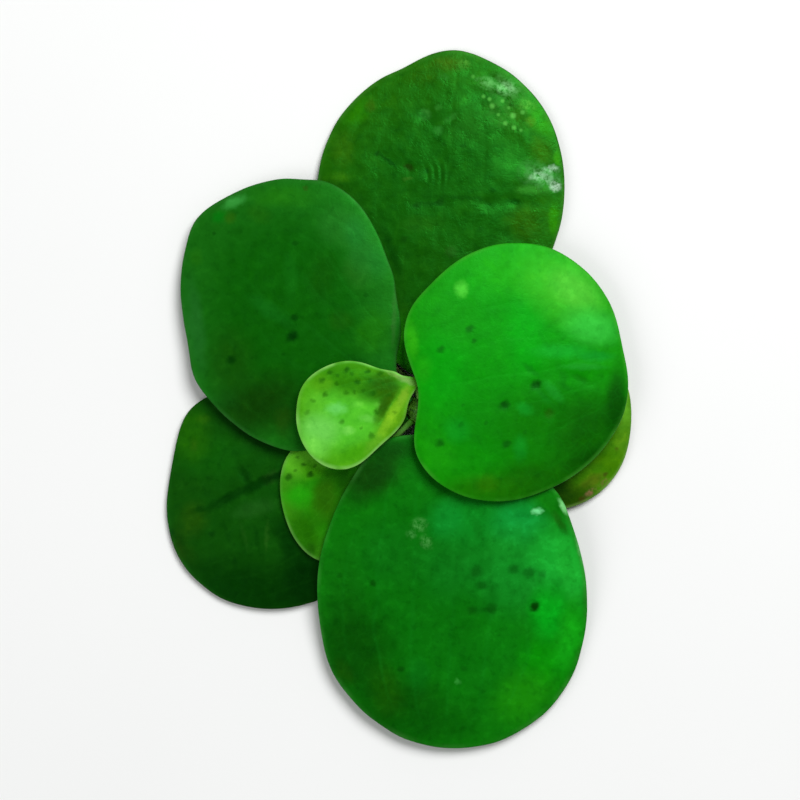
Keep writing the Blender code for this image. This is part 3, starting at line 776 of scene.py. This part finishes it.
bottomLeaf = {
    **plainLeaf,
    "node": "leaf_bottom", "slot": "leaf_bottom_green", "centre": (5.8, -20.95), "length": 37.5,
    "width": 30.9, "turn": -81.2, "egg": 0.17, "roundness": 2, "lobe": 0.37, "lobeTurn": 37.2, "notch": 1.8,
    "base": 88, "lift": 1.75, "rise": 0, "climb": 2.4, "roll": 0.03, "dome": 0.5, "cushion": 2.4,
    "stalkHeight": 2.7,
    "bulges": ((-146, 14, 0.4), (-10, 30, -0.2), (40, 10, 0.45), (117, 9, 0.5), (150, 22, -0.3)),
    "creases": (
        ((8.8, -13.6), (10.2, -17.6), 0.9, 0.06), ((10.1, -17.2), (10.6, -21.2), 0.9, 0.06),
        ((10.6, -20.8), (10.2, -24.2), 0.8, 0.05),
    ),
    "dents": ((15.4, -23.75, 0.7, 0.14),), "tone": (1, 1.13, 1.06), "middle": (9, 100, 8),
    "rim": (12, 104, 7), "edge": (70, 140, 60), "vein": (18, 122, 28), "speck": (4, 56, 2),
    "under": (110, 160, 84), "underWall": (50, 110, 40), "rimLine": 0.3, "mottle": 0.42, "veinTint": 0.1,
    "patches": (
        # painted sheen: the paler teal patches at (8, -14) and (13.6, -14.4)
        (8, -14, 7, 4, -6, 0.75, (12, 128, 32)), (13.6, -14.4, 4.4, 4, 0.9, (15, 146, 58)),
        (5.4, -13.6, 2.8, 3, 0.5, (14, 134, 44)), (-6.4, -21, 3.4, 6.5, 6, 0.5, (12, 92, 8)),
        (-1, -17.5, 5.5, 5, 0.4, (14, 106, 20)), (6, -19, 5.6, 5.6, 0.5, (15, 114, 28)),
        # painted light: the patches from (12, -27) to (19.4, -27) make the right side brighter
        (12, -27, 5, 5, 0.6, (12, 116, 12)), (13.4, -19, 7.6, 7.4, 0.95, (19, 132, 34)),
        (16.6, -30, 4.2, 4.6, 20, 0.75, (8, 136, 4)), (14.2, -34, 5.2, 4, 35, 0.75, (26, 128, 6)),
        (17.9, -18.4, 4.2, 6, 10, 0.95, (23, 154, 42)), (19.6, -19.6, 2.2, 6.4, 10, 0.9, (29, 163, 45)),
        (17, -24.4, 3.2, 4.4, 0.95, (6, 154, 22)), (19.4, -27, 2.2, 5.8, -12, 0.9, (18, 152, 18)),
        # painted shade: the darker lower left at (-5.4, -29), (0, -35.2) and (3.5, -37.3)
        (-5.4, -29, 7.4, 9.6, 18, 0.95, (7, 66, 2)), (0, -35.2, 7.4, 5.4, 10, 0.85, (7, 66, 2)),
        (-1.6, -33.6, 2.8, 4.6, 20, 0.5, (24, 74, 0)), (-6.4, -31.2, 1.4, 2.2, 25, 0.3, (30, 66, 2)),
        (3.5, -37.3, 8.4, 4, 6, 0.75, (6, 76, 3)), (2.2, -31.5, 1.8, 3, 0.35, (6, 96, 20)),
        # painted shadow of the young leaf at (-3.2, -8.4), and painted shade in the gap by the crown at
        # (-0.7, -5.7)
        (-3.2, -8.4, 6.6, 3.8, 36, 0.95, (13, 50, 4)), (-0.7, -5.7, 3.6, 2, 10, 0.9, (10, 52, 4)),
        (8.9, -14.8, 0.9, 2.2, 12, 0.5, (10, 100, 16)), (9.9, -18.4, 1.3, 3.4, 10, 0.45, (8, 96, 14)),
        (10.4, -22, 1.3, 2.8, -4, 0.45, (8, 92, 14)), (9.4, -24, 1.6, 0.5, 0.5, (6, 84, 8)),
        (14.3, -19.6, 3.2, 0.8, -8, 0.35, (10, 104, 24)), (9.6, -24, 3, 0.7, 4, 0.3, (6, 84, 8)),
        (12.4, -20.6, 3.6, 1.6, 10, 0.3, (12, 112, 24)), (11.6, -15.2, 1.4, 0.9, 0.4, (12, 112, 30)),
        # painted highlights: the pale spot at (15.7, -12.7), where a water drop shines, and the pale rim at
        # (18.7, -12.2) and (20.7, -17.4)
        (15.7, -12.7, 0.85, 0.6, 1, (118, 214, 142)), (18.3, -14, 0.7, 2.2, 34, 0.9, (20, 88, 10)),
        (18.7, -12.2, 0.5, 1.4, 32, 0.95, (124, 200, 124)), (20.7, -17.4, 0.45, 3, 16, 0.8, (86, 160, 86)),
        (6.6, -32.3, 0.6, 0.5, 0.6, (60, 152, 60)),
    ),
    "flecksAndGlints": (
        (2.2, -14.2, 1.3, 1.1, 1, (74, 156, 70)), (3, -16.2, 0.9, 1.2, 30, 1, (74, 156, 70)),
        (1.3, -15.3, 0.9, 0.8, 0.8, (62, 144, 60)),
    ),
    "specks": (
        (15.4, -23.7, 1.05, 1), (8.7, -19.7, 1.4, 0.55), (9.4, -21.2, 1.1, 0.5), (13, -19.3, 1.1, 0.45),
        (14.8, -19.7, 1.2, 0.45), (16.3, -20, 0.9, 0.4), (8.2, -24.1, 1, 0.45), (10.5, -23.9, 1.2, 0.5),
        (-3.1, -21, 0.75, 0.7), (-6.9, -20.1, 0.6, 0.35), (0.1, -30.9, 0.7, 0.6), (7.3, -30.8, 0.6, 0.35),
    ),
}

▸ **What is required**
Write out the data again, exactly and in full.

▸ **Output for this task**
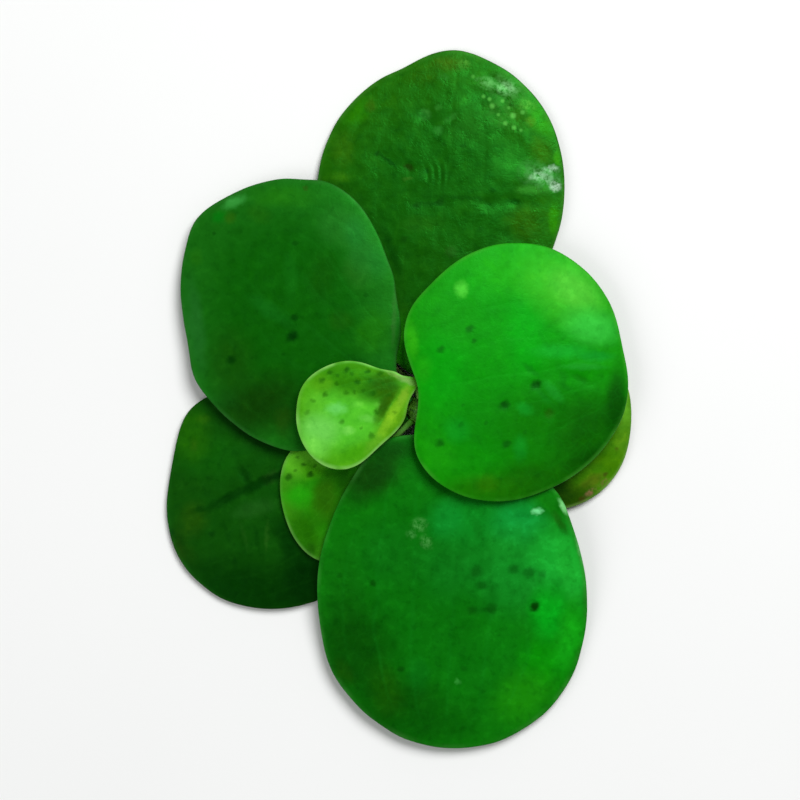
Keep writing the Blender code for this image. This is part 3, starting at line 776 of scene.py. This part finishes it.
bottomLeaf = {
    **plainLeaf,
    "node": "leaf_bottom", "slot": "leaf_bottom_green", "centre": (5.8, -20.95), "length": 37.5,
    "width": 30.9, "turn": -81.2, "egg": 0.17, "roundness": 2, "lobe": 0.37, "lobeTurn": 37.2, "notch": 1.8,
    "base": 88, "lift": 1.75, "rise": 0, "climb": 2.4, "roll": 0.03, "dome": 0.5, "cushion": 2.4,
    "stalkHeight": 2.7,
    "bulges": ((-146, 14, 0.4), (-10, 30, -0.2), (40, 10, 0.45), (117, 9, 0.5), (150, 22, -0.3)),
    "creases": (
        ((8.8, -13.6), (10.2, -17.6), 0.9, 0.06), ((10.1, -17.2), (10.6, -21.2), 0.9, 0.06),
        ((10.6, -20.8), (10.2, -24.2), 0.8, 0.05),
    ),
    "dents": ((15.4, -23.75, 0.7, 0.14),), "tone": (1, 1.13, 1.06), "middle": (9, 100, 8),
    "rim": (12, 104, 7), "edge": (70, 140, 60), "vein": (18, 122, 28), "speck": (4, 56, 2),
    "under": (110, 160, 84), "underWall": (50, 110, 40), "rimLine": 0.3, "mottle": 0.42, "veinTint": 0.1,
    "patches": (
        # painted sheen: the paler teal patches at (8, -14) and (13.6, -14.4)
        (8, -14, 7, 4, -6, 0.75, (12, 128, 32)), (13.6, -14.4, 4.4, 4, 0.9, (15, 146, 58)),
        (5.4, -13.6, 2.8, 3, 0.5, (14, 134, 44)), (-6.4, -21, 3.4, 6.5, 6, 0.5, (12, 92, 8)),
        (-1, -17.5, 5.5, 5, 0.4, (14, 106, 20)), (6, -19, 5.6, 5.6, 0.5, (15, 114, 28)),
        # painted light: the patches from (12, -27) to (19.4, -27) make the right side brighter
        (12, -27, 5, 5, 0.6, (12, 116, 12)), (13.4, -19, 7.6, 7.4, 0.95, (19, 132, 34)),
        (16.6, -30, 4.2, 4.6, 20, 0.75, (8, 136, 4)), (14.2, -34, 5.2, 4, 35, 0.75, (26, 128, 6)),
        (17.9, -18.4, 4.2, 6, 10, 0.95, (23, 154, 42)), (19.6, -19.6, 2.2, 6.4, 10, 0.9, (29, 163, 45)),
        (17, -24.4, 3.2, 4.4, 0.95, (6, 154, 22)), (19.4, -27, 2.2, 5.8, -12, 0.9, (18, 152, 18)),
        # painted shade: the darker lower left at (-5.4, -29), (0, -35.2) and (3.5, -37.3)
        (-5.4, -29, 7.4, 9.6, 18, 0.95, (7, 66, 2)), (0, -35.2, 7.4, 5.4, 10, 0.85, (7, 66, 2)),
        (-1.6, -33.6, 2.8, 4.6, 20, 0.5, (24, 74, 0)), (-6.4, -31.2, 1.4, 2.2, 25, 0.3, (30, 66, 2)),
        (3.5, -37.3, 8.4, 4, 6, 0.75, (6, 76, 3)), (2.2, -31.5, 1.8, 3, 0.35, (6, 96, 20)),
        # painted shadow of the young leaf at (-3.2, -8.4), and painted shade in the gap by the crown at
        # (-0.7, -5.7)
        (-3.2, -8.4, 6.6, 3.8, 36, 0.95, (13, 50, 4)), (-0.7, -5.7, 3.6, 2, 10, 0.9, (10, 52, 4)),
        (8.9, -14.8, 0.9, 2.2, 12, 0.5, (10, 100, 16)), (9.9, -18.4, 1.3, 3.4, 10, 0.45, (8, 96, 14)),
        (10.4, -22, 1.3, 2.8, -4, 0.45, (8, 92, 14)), (9.4, -24, 1.6, 0.5, 0.5, (6, 84, 8)),
        (14.3, -19.6, 3.2, 0.8, -8, 0.35, (10, 104, 24)), (9.6, -24, 3, 0.7, 4, 0.3, (6, 84, 8)),
        (12.4, -20.6, 3.6, 1.6, 10, 0.3, (12, 112, 24)), (11.6, -15.2, 1.4, 0.9, 0.4, (12, 112, 30)),
        # painted highlights: the pale spot at (15.7, -12.7), where a water drop shines, and the pale rim at
        # (18.7, -12.2) and (20.7, -17.4)
        (15.7, -12.7, 0.85, 0.6, 1, (118, 214, 142)), (18.3, -14, 0.7, 2.2, 34, 0.9, (20, 88, 10)),
        (18.7, -12.2, 0.5, 1.4, 32, 0.95, (124, 200, 124)), (20.7, -17.4, 0.45, 3, 16, 0.8, (86, 160, 86)),
        (6.6, -32.3, 0.6, 0.5, 0.6, (60, 152, 60)),
    ),
    "flecksAndGlints": (
        (2.2, -14.2, 1.3, 1.1, 1, (74, 156, 70)), (3, -16.2, 0.9, 1.2, 30, 1, (74, 156, 70)),
        (1.3, -15.3, 0.9, 0.8, 0.8, (62, 144, 60)),
    ),
    "specks": (
        (15.4, -23.7, 1.05, 1), (8.7, -19.7, 1.4, 0.55), (9.4, -21.2, 1.1, 0.5), (13, -19.3, 1.1, 0.45),
        (14.8, -19.7, 1.2, 0.45), (16.3, -20, 0.9, 0.4), (8.2, -24.1, 1, 0.45), (10.5, -23.9, 1.2, 0.5),
        (-3.1, -21, 0.75, 0.7), (-6.9, -20.1, 0.6, 0.35), (0.1, -30.9, 0.7, 0.6), (7.3, -30.8, 0.6, 0.35),
    ),
}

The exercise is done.